- EXERCISE PROMPT:
The exercise asks for every line of the data to be reproduced exactly.

- DATASET SECTION:
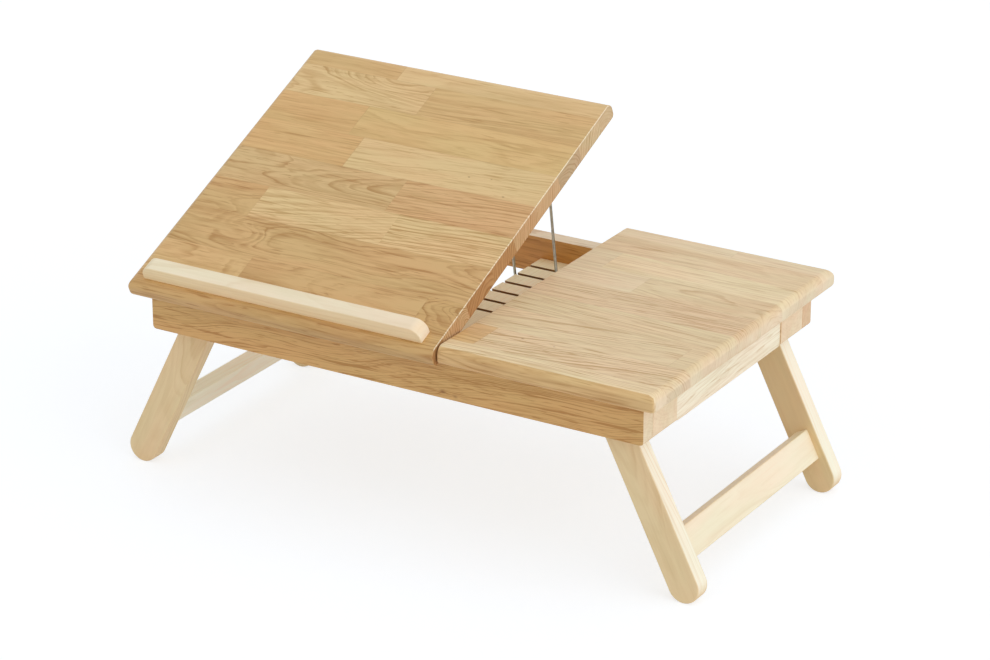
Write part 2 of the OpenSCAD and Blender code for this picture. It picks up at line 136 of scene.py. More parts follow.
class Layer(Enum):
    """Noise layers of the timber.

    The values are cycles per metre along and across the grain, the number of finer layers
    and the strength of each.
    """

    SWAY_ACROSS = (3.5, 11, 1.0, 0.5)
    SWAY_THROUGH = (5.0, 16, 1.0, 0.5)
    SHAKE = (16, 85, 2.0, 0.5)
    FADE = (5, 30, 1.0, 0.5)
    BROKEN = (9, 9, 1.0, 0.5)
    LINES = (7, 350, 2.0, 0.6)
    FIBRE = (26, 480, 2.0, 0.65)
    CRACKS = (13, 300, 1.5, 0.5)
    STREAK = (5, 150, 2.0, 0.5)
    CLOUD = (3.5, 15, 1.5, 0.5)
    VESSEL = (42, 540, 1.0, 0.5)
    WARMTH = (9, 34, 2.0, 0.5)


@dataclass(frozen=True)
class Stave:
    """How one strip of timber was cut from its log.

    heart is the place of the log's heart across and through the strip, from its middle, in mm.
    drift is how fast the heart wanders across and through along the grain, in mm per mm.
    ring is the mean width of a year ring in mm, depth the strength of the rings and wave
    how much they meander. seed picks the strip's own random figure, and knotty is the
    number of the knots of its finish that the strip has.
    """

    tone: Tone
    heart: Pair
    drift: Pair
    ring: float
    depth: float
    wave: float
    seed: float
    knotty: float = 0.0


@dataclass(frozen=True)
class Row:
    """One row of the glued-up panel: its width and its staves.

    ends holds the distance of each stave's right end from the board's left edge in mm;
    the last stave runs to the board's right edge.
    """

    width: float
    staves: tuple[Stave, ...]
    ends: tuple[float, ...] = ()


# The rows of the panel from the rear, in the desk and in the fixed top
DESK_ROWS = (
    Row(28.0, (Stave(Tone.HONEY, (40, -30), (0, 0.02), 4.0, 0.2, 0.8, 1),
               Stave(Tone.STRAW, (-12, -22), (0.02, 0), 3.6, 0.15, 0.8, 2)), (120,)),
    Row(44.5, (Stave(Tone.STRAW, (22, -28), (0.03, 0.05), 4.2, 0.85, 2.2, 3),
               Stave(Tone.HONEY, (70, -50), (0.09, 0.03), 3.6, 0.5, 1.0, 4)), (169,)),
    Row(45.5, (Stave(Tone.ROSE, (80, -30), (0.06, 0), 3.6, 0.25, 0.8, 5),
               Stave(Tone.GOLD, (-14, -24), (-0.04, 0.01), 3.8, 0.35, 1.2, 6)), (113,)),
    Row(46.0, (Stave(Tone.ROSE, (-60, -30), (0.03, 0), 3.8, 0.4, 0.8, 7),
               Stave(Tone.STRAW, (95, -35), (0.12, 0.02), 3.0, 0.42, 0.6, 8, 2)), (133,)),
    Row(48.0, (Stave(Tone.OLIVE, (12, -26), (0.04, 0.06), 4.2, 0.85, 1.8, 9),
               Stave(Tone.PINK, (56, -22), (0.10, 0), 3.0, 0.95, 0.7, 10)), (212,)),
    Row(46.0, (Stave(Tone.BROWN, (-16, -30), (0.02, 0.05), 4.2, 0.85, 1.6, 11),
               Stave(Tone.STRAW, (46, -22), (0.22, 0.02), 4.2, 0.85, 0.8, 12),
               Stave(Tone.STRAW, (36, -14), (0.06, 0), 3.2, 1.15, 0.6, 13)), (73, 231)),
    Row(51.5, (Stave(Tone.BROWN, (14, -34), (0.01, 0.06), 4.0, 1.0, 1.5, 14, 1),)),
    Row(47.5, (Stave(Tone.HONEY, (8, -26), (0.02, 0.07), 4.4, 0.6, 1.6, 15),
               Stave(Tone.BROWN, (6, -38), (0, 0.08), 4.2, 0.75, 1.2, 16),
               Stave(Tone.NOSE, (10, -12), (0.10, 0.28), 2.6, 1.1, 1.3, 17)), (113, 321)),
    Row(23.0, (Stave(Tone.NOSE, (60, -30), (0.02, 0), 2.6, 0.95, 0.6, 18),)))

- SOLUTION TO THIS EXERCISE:
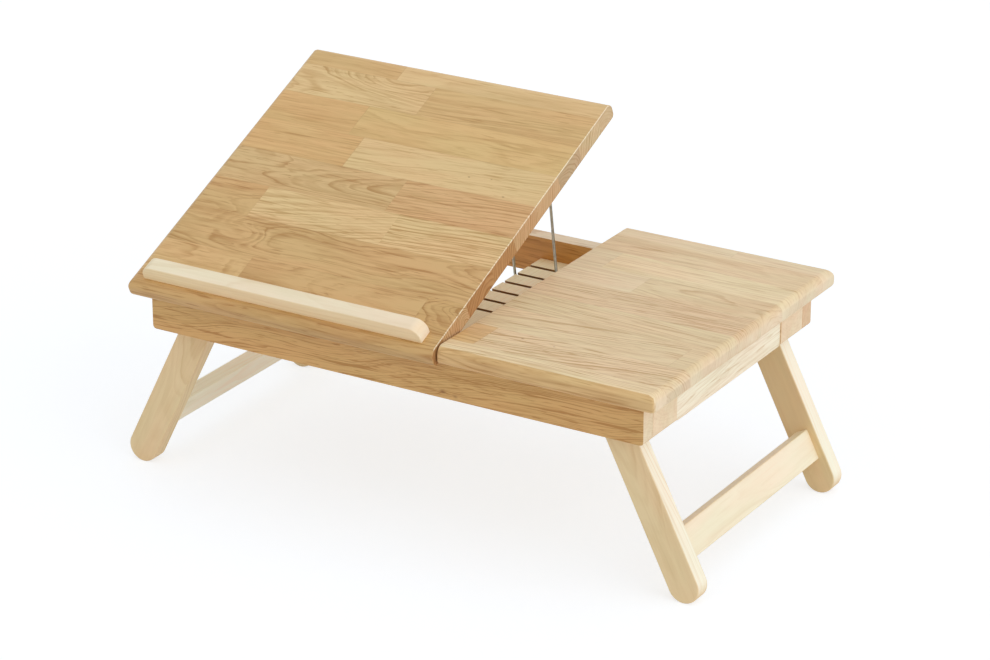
Write part 2 of the OpenSCAD and Blender code for this picture. It picks up at line 136 of scene.py. More parts follow.
class Layer(Enum):
    """Noise layers of the timber.

    The values are cycles per metre along and across the grain, the number of finer layers
    and the strength of each.
    """

    SWAY_ACROSS = (3.5, 11, 1.0, 0.5)
    SWAY_THROUGH = (5.0, 16, 1.0, 0.5)
    SHAKE = (16, 85, 2.0, 0.5)
    FADE = (5, 30, 1.0, 0.5)
    BROKEN = (9, 9, 1.0, 0.5)
    LINES = (7, 350, 2.0, 0.6)
    FIBRE = (26, 480, 2.0, 0.65)
    CRACKS = (13, 300, 1.5, 0.5)
    STREAK = (5, 150, 2.0, 0.5)
    CLOUD = (3.5, 15, 1.5, 0.5)
    VESSEL = (42, 540, 1.0, 0.5)
    WARMTH = (9, 34, 2.0, 0.5)


@dataclass(frozen=True)
class Stave:
    """How one strip of timber was cut from its log.

    heart is the place of the log's heart across and through the strip, from its middle, in mm.
    drift is how fast the heart wanders across and through along the grain, in mm per mm.
    ring is the mean width of a year ring in mm, depth the strength of the rings and wave
    how much they meander. seed picks the strip's own random figure, and knotty is the
    number of the knots of its finish that the strip has.
    """

    tone: Tone
    heart: Pair
    drift: Pair
    ring: float
    depth: float
    wave: float
    seed: float
    knotty: float = 0.0


@dataclass(frozen=True)
class Row:
    """One row of the glued-up panel: its width and its staves.

    ends holds the distance of each stave's right end from the board's left edge in mm;
    the last stave runs to the board's right edge.
    """

    width: float
    staves: tuple[Stave, ...]
    ends: tuple[float, ...] = ()


# The rows of the panel from the rear, in the desk and in the fixed top
DESK_ROWS = (
    Row(28.0, (Stave(Tone.HONEY, (40, -30), (0, 0.02), 4.0, 0.2, 0.8, 1),
               Stave(Tone.STRAW, (-12, -22), (0.02, 0), 3.6, 0.15, 0.8, 2)), (120,)),
    Row(44.5, (Stave(Tone.STRAW, (22, -28), (0.03, 0.05), 4.2, 0.85, 2.2, 3),
               Stave(Tone.HONEY, (70, -50), (0.09, 0.03), 3.6, 0.5, 1.0, 4)), (169,)),
    Row(45.5, (Stave(Tone.ROSE, (80, -30), (0.06, 0), 3.6, 0.25, 0.8, 5),
               Stave(Tone.GOLD, (-14, -24), (-0.04, 0.01), 3.8, 0.35, 1.2, 6)), (113,)),
    Row(46.0, (Stave(Tone.ROSE, (-60, -30), (0.03, 0), 3.8, 0.4, 0.8, 7),
               Stave(Tone.STRAW, (95, -35), (0.12, 0.02), 3.0, 0.42, 0.6, 8, 2)), (133,)),
    Row(48.0, (Stave(Tone.OLIVE, (12, -26), (0.04, 0.06), 4.2, 0.85, 1.8, 9),
               Stave(Tone.PINK, (56, -22), (0.10, 0), 3.0, 0.95, 0.7, 10)), (212,)),
    Row(46.0, (Stave(Tone.BROWN, (-16, -30), (0.02, 0.05), 4.2, 0.85, 1.6, 11),
               Stave(Tone.STRAW, (46, -22), (0.22, 0.02), 4.2, 0.85, 0.8, 12),
               Stave(Tone.STRAW, (36, -14), (0.06, 0), 3.2, 1.15, 0.6, 13)), (73, 231)),
    Row(51.5, (Stave(Tone.BROWN, (14, -34), (0.01, 0.06), 4.0, 1.0, 1.5, 14, 1),)),
    Row(47.5, (Stave(Tone.HONEY, (8, -26), (0.02, 0.07), 4.4, 0.6, 1.6, 15),
               Stave(Tone.BROWN, (6, -38), (0, 0.08), 4.2, 0.75, 1.2, 16),
               Stave(Tone.NOSE, (10, -12), (0.10, 0.28), 2.6, 1.1, 1.3, 17)), (113, 321)),
    Row(23.0, (Stave(Tone.NOSE, (60, -30), (0.02, 0), 2.6, 0.95, 0.6, 18),)))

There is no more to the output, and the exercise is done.